(Modeling code records)
* START *

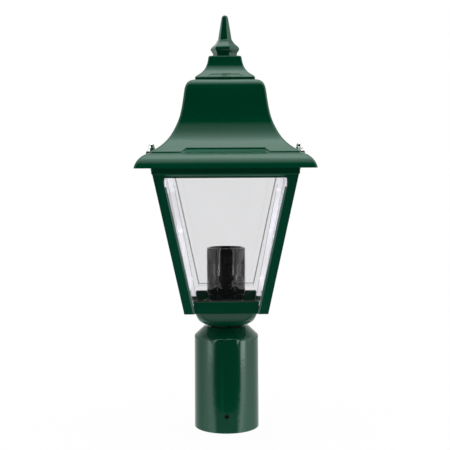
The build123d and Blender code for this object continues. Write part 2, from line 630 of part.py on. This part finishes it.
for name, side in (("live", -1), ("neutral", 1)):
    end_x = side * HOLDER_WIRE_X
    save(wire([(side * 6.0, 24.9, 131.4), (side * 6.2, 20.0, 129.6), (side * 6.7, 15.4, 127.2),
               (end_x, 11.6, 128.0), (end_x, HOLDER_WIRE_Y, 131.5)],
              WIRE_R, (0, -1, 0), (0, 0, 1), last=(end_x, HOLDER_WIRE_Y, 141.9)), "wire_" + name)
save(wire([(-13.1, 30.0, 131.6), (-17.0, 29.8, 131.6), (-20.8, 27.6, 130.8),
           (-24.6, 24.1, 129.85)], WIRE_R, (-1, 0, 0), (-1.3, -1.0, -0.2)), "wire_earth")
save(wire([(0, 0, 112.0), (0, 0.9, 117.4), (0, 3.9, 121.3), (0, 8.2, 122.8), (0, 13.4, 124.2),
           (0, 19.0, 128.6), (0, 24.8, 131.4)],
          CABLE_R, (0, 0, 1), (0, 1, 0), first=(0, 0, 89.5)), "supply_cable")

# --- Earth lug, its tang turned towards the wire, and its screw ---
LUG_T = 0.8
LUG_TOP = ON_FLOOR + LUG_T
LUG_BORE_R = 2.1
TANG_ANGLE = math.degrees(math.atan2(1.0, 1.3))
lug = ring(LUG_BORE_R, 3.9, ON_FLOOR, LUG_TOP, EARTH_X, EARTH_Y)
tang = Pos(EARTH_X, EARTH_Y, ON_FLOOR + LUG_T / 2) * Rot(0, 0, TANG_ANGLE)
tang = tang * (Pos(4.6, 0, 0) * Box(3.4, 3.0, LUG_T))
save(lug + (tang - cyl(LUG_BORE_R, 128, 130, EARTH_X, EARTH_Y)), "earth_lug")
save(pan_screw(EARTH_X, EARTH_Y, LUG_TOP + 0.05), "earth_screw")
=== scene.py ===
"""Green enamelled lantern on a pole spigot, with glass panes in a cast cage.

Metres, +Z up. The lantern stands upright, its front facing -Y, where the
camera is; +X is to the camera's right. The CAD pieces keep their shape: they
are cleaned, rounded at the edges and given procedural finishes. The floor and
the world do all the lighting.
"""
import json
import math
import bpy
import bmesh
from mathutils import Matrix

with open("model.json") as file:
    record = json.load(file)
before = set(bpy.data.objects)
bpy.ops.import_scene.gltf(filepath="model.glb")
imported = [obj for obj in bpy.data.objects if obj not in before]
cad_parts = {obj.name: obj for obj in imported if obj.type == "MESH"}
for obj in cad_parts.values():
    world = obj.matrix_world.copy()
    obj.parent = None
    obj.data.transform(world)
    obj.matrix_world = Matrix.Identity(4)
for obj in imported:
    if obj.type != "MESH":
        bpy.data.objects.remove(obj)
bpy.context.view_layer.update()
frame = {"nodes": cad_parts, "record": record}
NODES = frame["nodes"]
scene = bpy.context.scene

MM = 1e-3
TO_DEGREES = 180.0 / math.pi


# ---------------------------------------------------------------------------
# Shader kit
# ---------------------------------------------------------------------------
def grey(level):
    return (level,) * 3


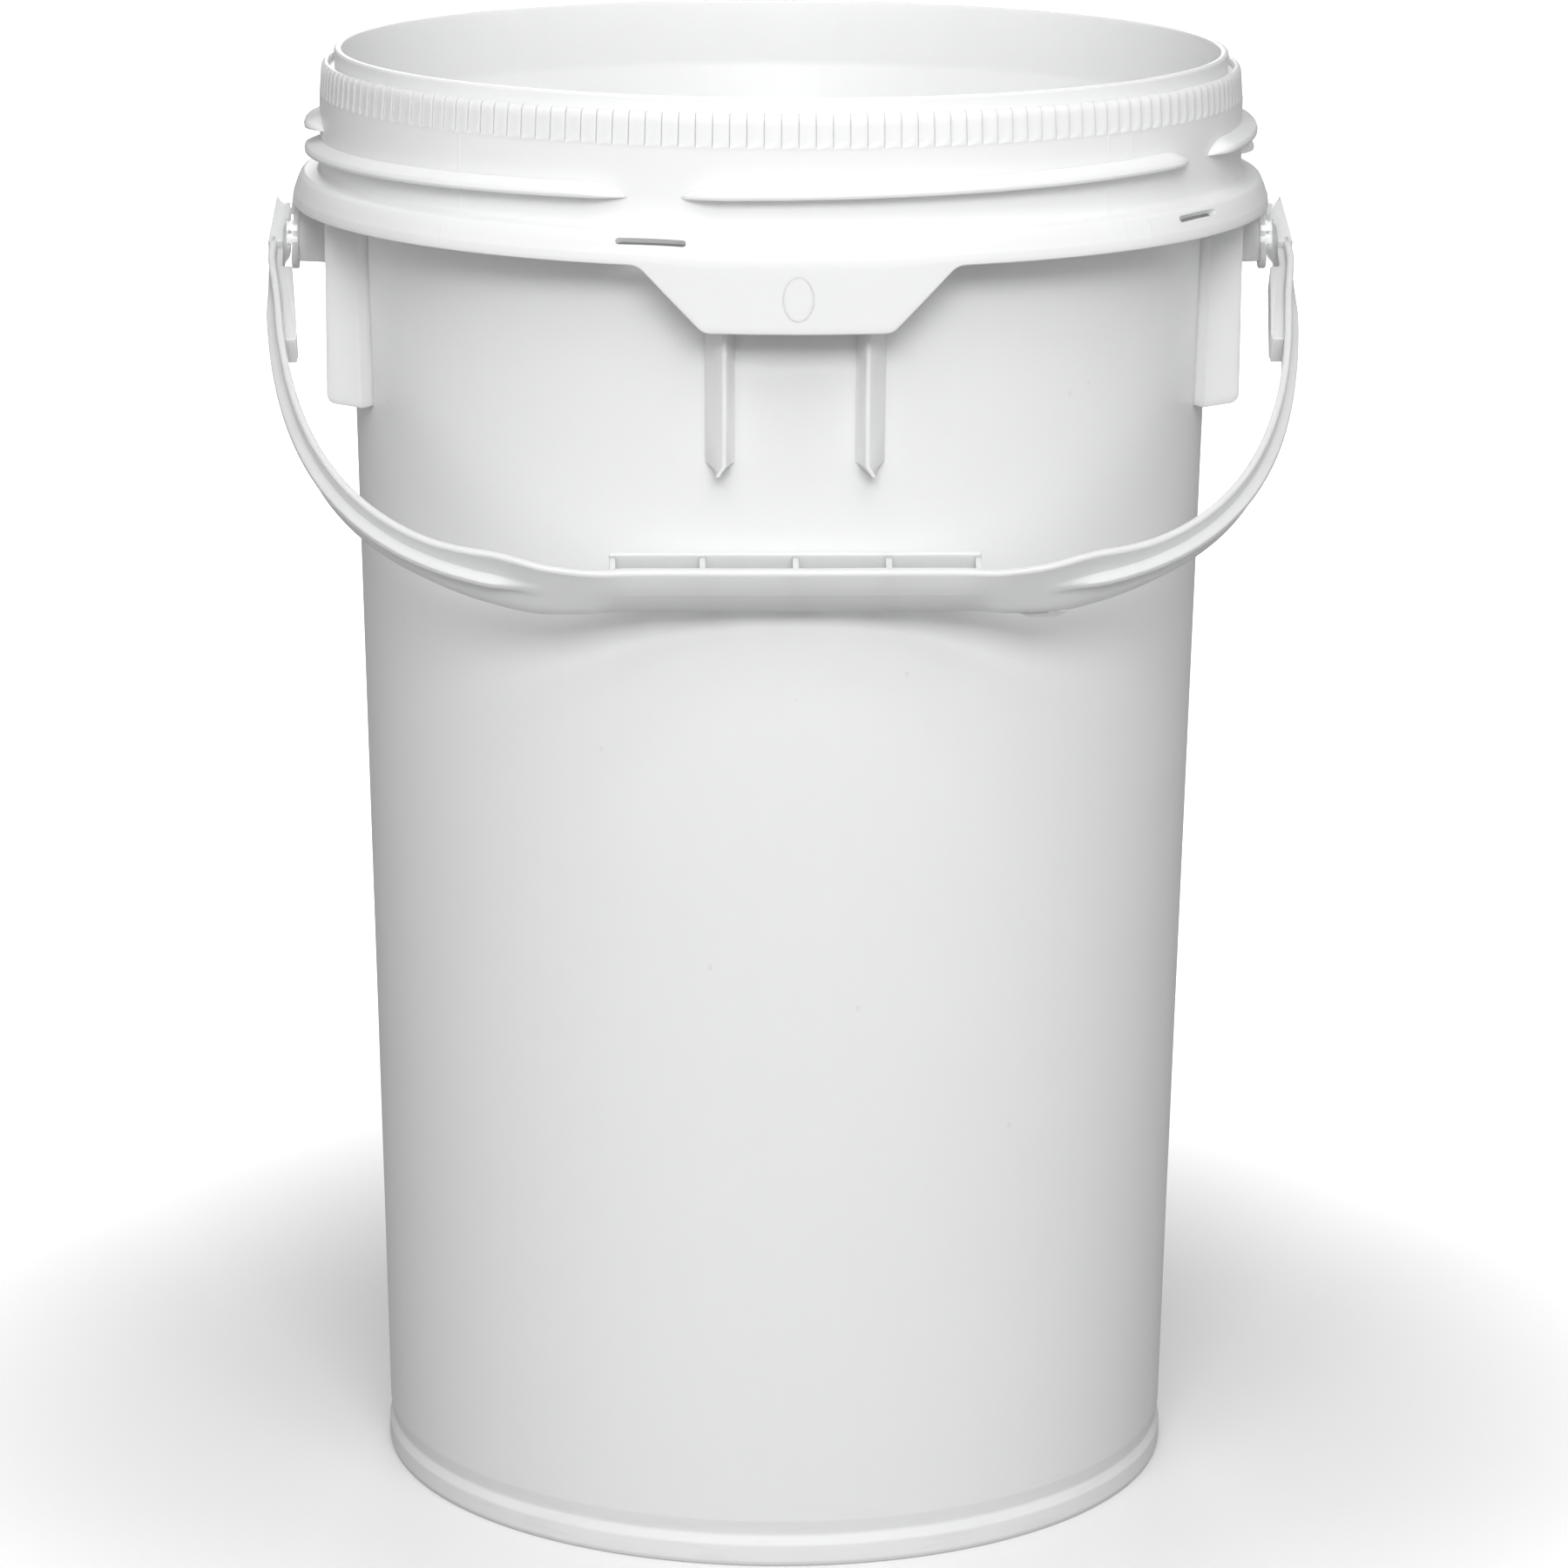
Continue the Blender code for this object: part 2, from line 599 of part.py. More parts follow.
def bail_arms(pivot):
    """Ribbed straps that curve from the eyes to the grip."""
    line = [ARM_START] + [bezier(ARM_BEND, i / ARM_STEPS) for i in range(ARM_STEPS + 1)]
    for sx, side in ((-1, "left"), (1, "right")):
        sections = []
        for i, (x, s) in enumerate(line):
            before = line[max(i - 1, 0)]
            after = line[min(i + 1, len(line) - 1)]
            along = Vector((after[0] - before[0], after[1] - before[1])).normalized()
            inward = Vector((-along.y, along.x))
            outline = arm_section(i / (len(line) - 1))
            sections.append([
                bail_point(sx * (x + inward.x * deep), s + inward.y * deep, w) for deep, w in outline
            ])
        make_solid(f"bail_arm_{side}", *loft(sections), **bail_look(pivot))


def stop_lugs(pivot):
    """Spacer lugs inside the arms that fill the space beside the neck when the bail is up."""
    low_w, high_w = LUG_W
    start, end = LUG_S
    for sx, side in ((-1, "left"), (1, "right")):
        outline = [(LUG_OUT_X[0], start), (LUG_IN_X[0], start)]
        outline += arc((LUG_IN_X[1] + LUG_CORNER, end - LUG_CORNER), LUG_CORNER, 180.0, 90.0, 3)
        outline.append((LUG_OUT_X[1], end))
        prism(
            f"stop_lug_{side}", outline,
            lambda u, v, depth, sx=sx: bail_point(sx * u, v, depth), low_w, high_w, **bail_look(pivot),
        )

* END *

To do ::
In the records above, collect each line with "Blender".

Written response ::
The build123d and Blender code for this object continues. Write part 2, from line 630 of part.py on. This part finishes it.
Continue the Blender code for this object: part 2, from line 599 of part.py. More parts follow.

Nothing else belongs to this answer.